Other Commonly Mispronounced Italian Words

  • Gnocchi: The 'gn' in Italian sounds like 'ny' in 'canyon,' making it 'NYOH-kee.'
  • Caprese: The island of Capri gives its name to this salad, pronounced 'cah-PREH-seh,' not 'cah-PREEZ.'
  • Prosciutto: This delicious ham is 'proh-SHOOT-toh,' not 'pro-SHOO-toh.'
  • Espresso: Often pronounced as "expresso," the correct pronunciation is "es-PRES-so."
  • Tagliatelle: This long, ribbon-like pasta should be pronounced "tah-lyah-TEL-leh," not "tag-lee-ah-tell."
  • Ciabatta: The 'ci' in Italian is pronounced like 'chee', so this bread is "cha-BAH-tah," not "see-ah-BAH-tah."
  • Pecorino: This cheese's name should be pronounced "peh-coh-REE-noh," with a rolled 'r', not "peck-oh-REE-no."
  • Chianti: The 'ch' in Chianti is a 'k' sound in Italian, making it "kee-AHN-tee," not "chan-tee."
  • Marinara: This simple tomato sauce's name is pronounced "mah-ree-NAH-rah," not "mare-in-AR-ah."

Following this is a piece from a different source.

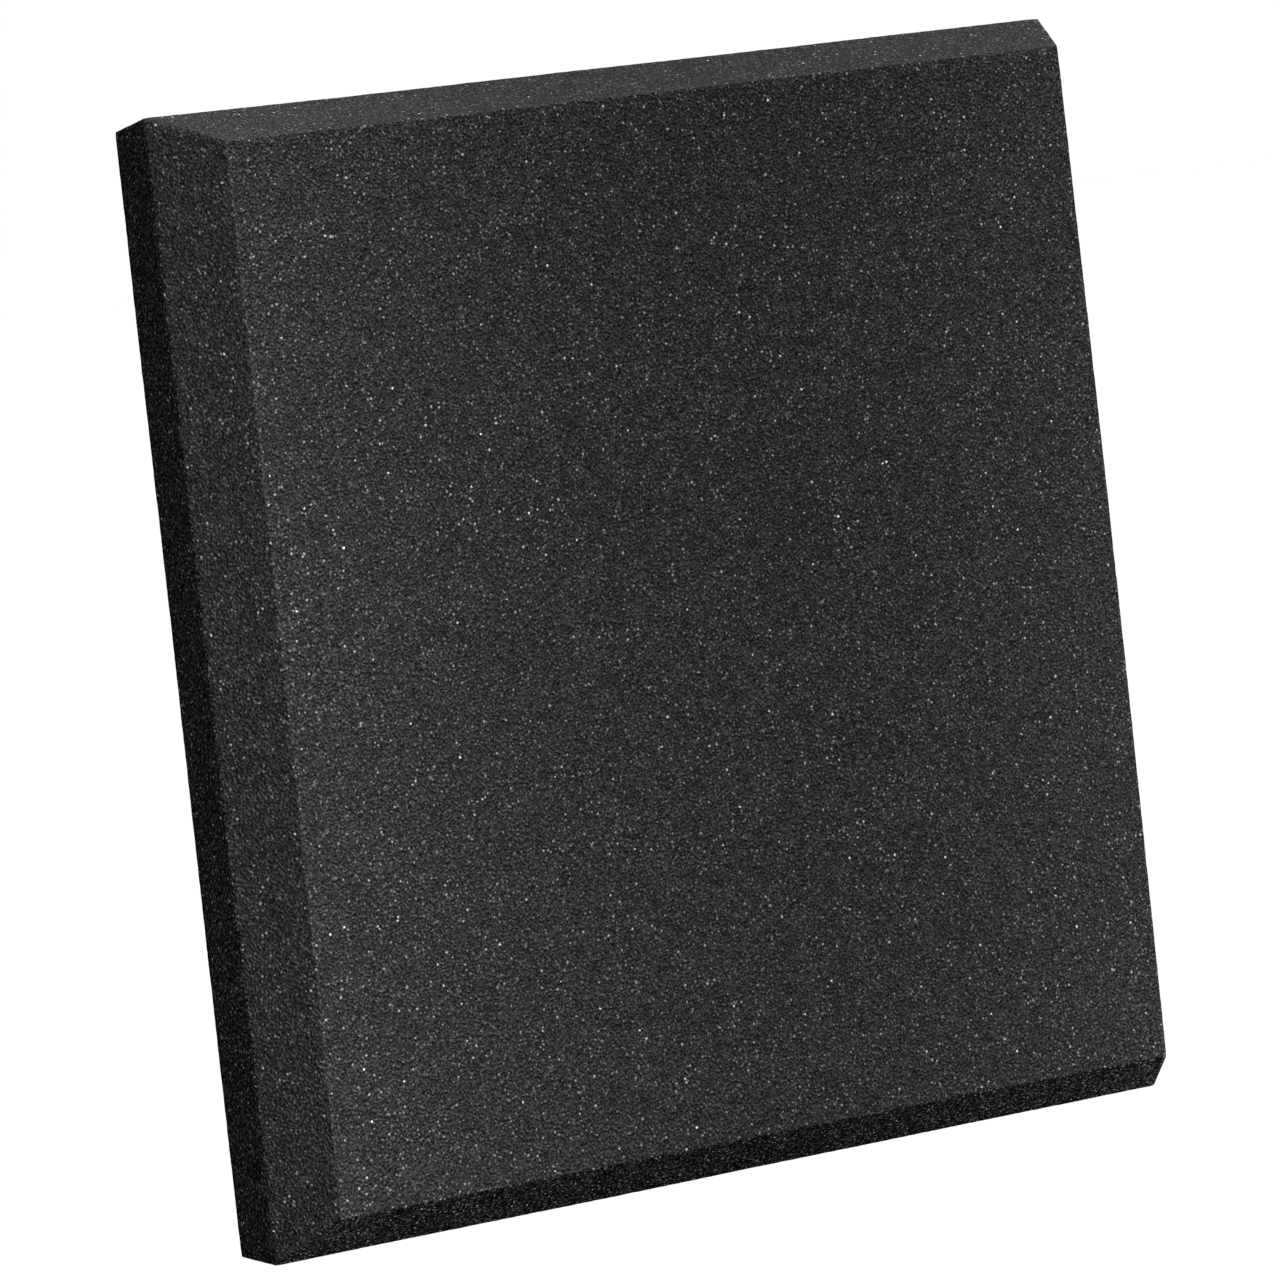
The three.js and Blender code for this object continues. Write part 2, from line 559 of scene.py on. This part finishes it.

Understanding Italian Pronunciation

Italian pronunciation is mostly phonetic, which means that words are typically pronounced as they are written, making it easier once you know the basics. Here are some key points:

  • The 'C' Sound: When the letter 'c' comes before an 'e' or 'i,' it's pronounced like 'ch' in 'church'. For example, in the word 'ciao' (chow).
    When the letter 'c' comes before other vowels, it's pronounced like the 'c' in 'cat.'
  • The 'G' Sound: When a 'g' comes before an 'e' or 'i', it is pronounced like 'j' in 'jam.' For instance, in the word 'gelato' (jeh-LAH-toh). Otherwise, the Italian 'g' is pronounced like the word 'go'.
  • Double Consonants: Italian often doubles up consonants. This isn't just for show; it affects the pronunciation. You hold the sound slightly longer, as in 'pizza' (PEET-tsah).
  • Vowels: Italian vowels are clear and distinct, and there are no diphthongs as in English. For instance, 'i' is always pronounced like 'ee' in 'see,' never like 'i' in 'visit.'

By memorizing the rules of the Italian language listed above, you should be able to pronounce menu items and make yourself understood without offending your Italian waiter, lover, or friend. Buona fortuna (Good luck)!